Novak wins the battlefield while observing the rules of rational engagement

Michael Novak's entry into the ongoing intellectual debate between Christians and the "New Athiests" is notable both for its content and approach. If Novak had merely brought his impressive intellectual acumen to the debate, that alone would have been a wonderful contribution. Happily he does the debate a second service by remaining civil while pursuing it, and in doing so, he kills his opponents with kindness. The New Athiests, it should be remembered, rely on outrageous and outlandish language (as well as downright insulting discourse) to get their message out. Novak responds to their vitriol but refuses stooping to their level. By doing so, he comes across not only confident in his position, but also reveals the New Athiests to be the very cultural barbarians they accuse Christians of resembling. Novak's victory over the New Athiests even on their own terms is evidenced in the very title of his book: while the New Athiests claim that someone is crazy or foolhardy for claiming to see God, Novak responds that in actuality "No One Sees God" (at least not in the anthropomorphic or cheesy way imagined by the New Athiests). Furthermore, Novak displays a basic rhetorical trait seemingly lacking in his interlocutors, namely, he understands their positions from the inside, while they apparently only possess a caricature of Christian belief. This is an embarrassing situation for the New Athiests to find themselves in because their dismissal of religion is premised upon the claim that they have understood it. I have only so far spoken about Novak's approach. His CONTENT is detailed, philosophically-rigorous and, most notably, intensely personal. It poses a formidable challenge to the New Athiests on each of these different levels. After all, they claim that atheism is not only a better way to think, but also a better way to live privately and civically. Therefore if atheism is actually any of these things, its proponents must engage Novak's points, and they must simultaneously show to the rest of us watching the debate that they can do so humanely and rationally. After all, isn't a more humane and rational society their purported goal?
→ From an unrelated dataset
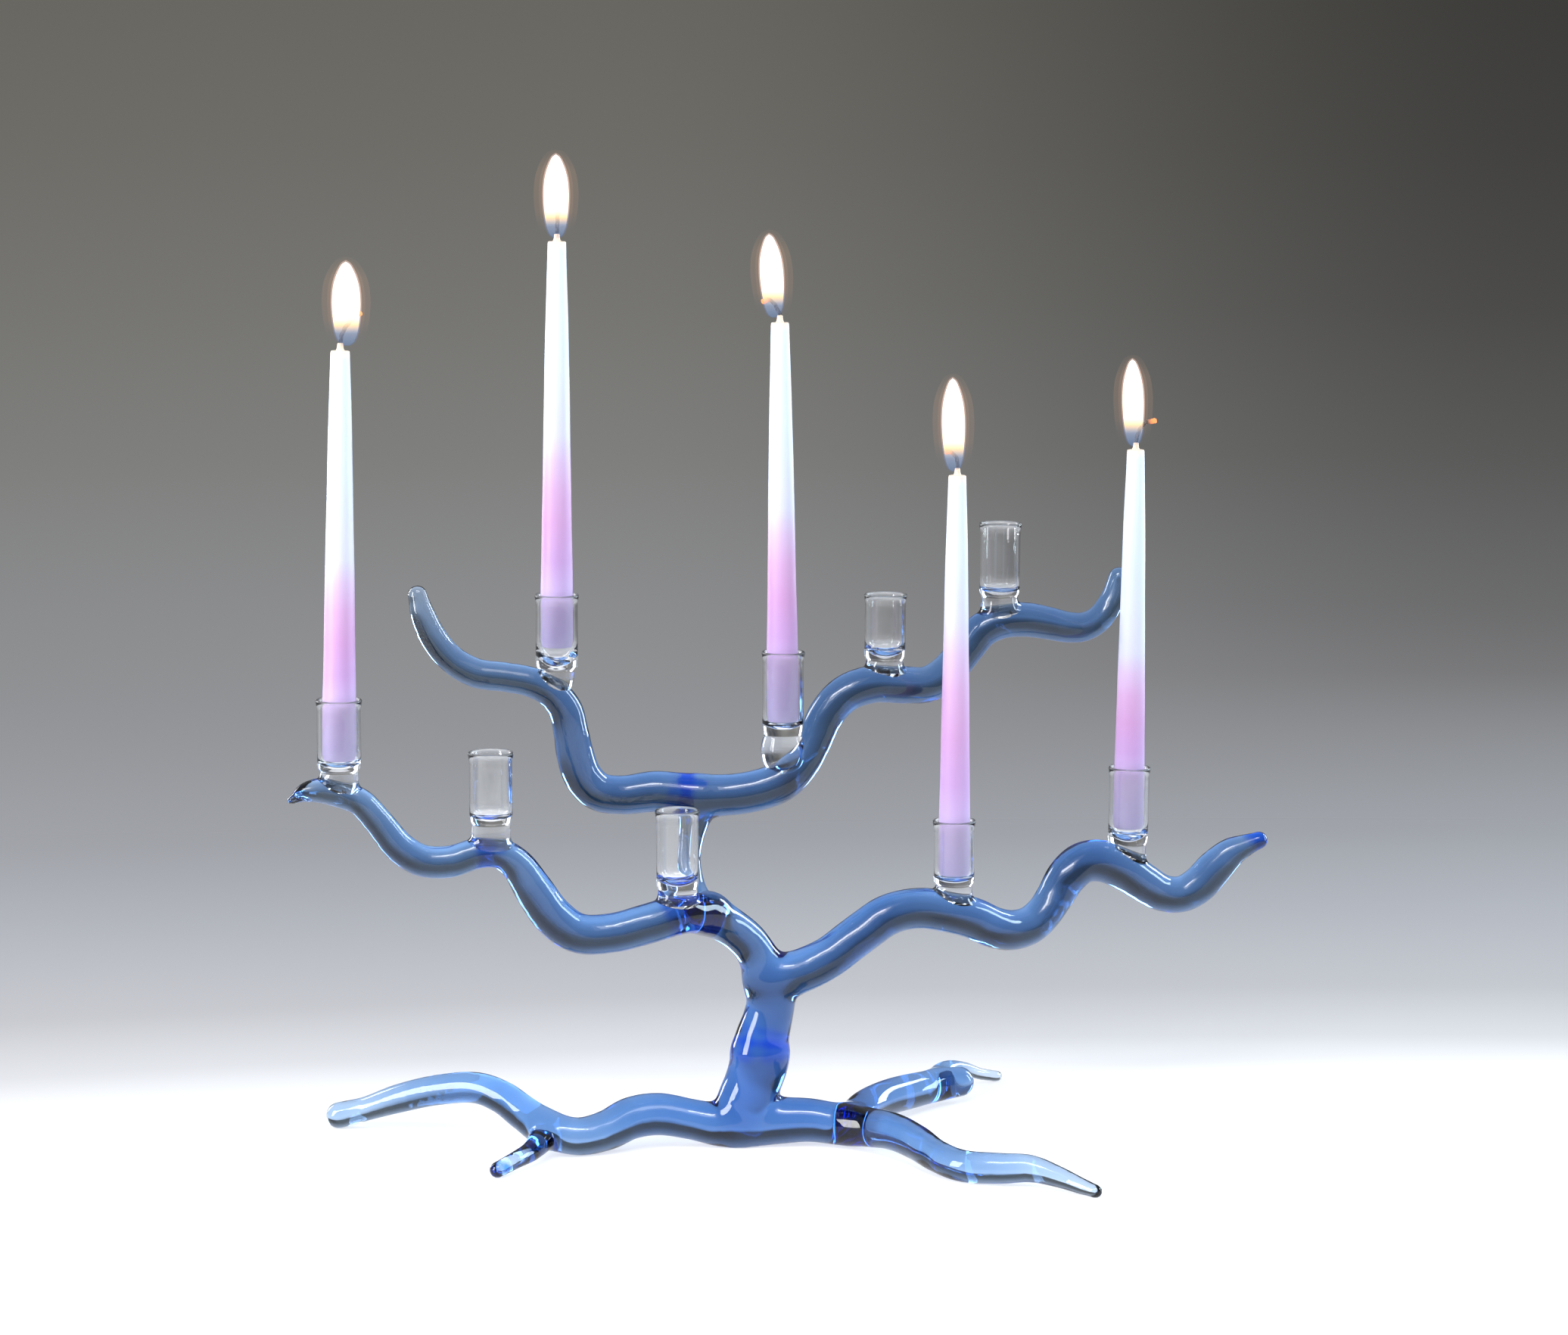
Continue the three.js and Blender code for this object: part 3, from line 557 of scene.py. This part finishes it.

The Author puts in two cents

It does need to be noted that I was NOT in this book presenting the whole of the Christian gospel or making a case for Christianity and Judaism. My aim was much more modest. I was trying to re-create what used to be called "natural theology," the study of all those things we can learn about God based solely on reason alone and our experience of ourselves and the world around us. This is not the kind of knowledge that brings salvation, or opens the way to eternal life. But it is a form of knowing shared by huge numbers of people around the world, in the ancient and medieval worlds, at the time of the American founding, and today. Belief in God as the abiding presence of light (intelligence, even mathematics) in all things, and as the source of the (to us) inscrutable order, power, and majesty of nature has been the default postion of the human race. Almost all human beings in history have shared in it. In America today, the Pew poll found fewer than ten percent of all Americans identifying themselves as atheists or agnostics. About half of all agnostics and one-fifth of atheists confessed to believing in God as just described -- but not in the Jewish/Christian God. Our country desperately needs a respectful dialogue between believers and unbelievers. I have tried, perhaps unsuccessfully, to mark out one way by which that dialogue might get underway, for the sake of brotherly comity, civility and increasing respect for one another.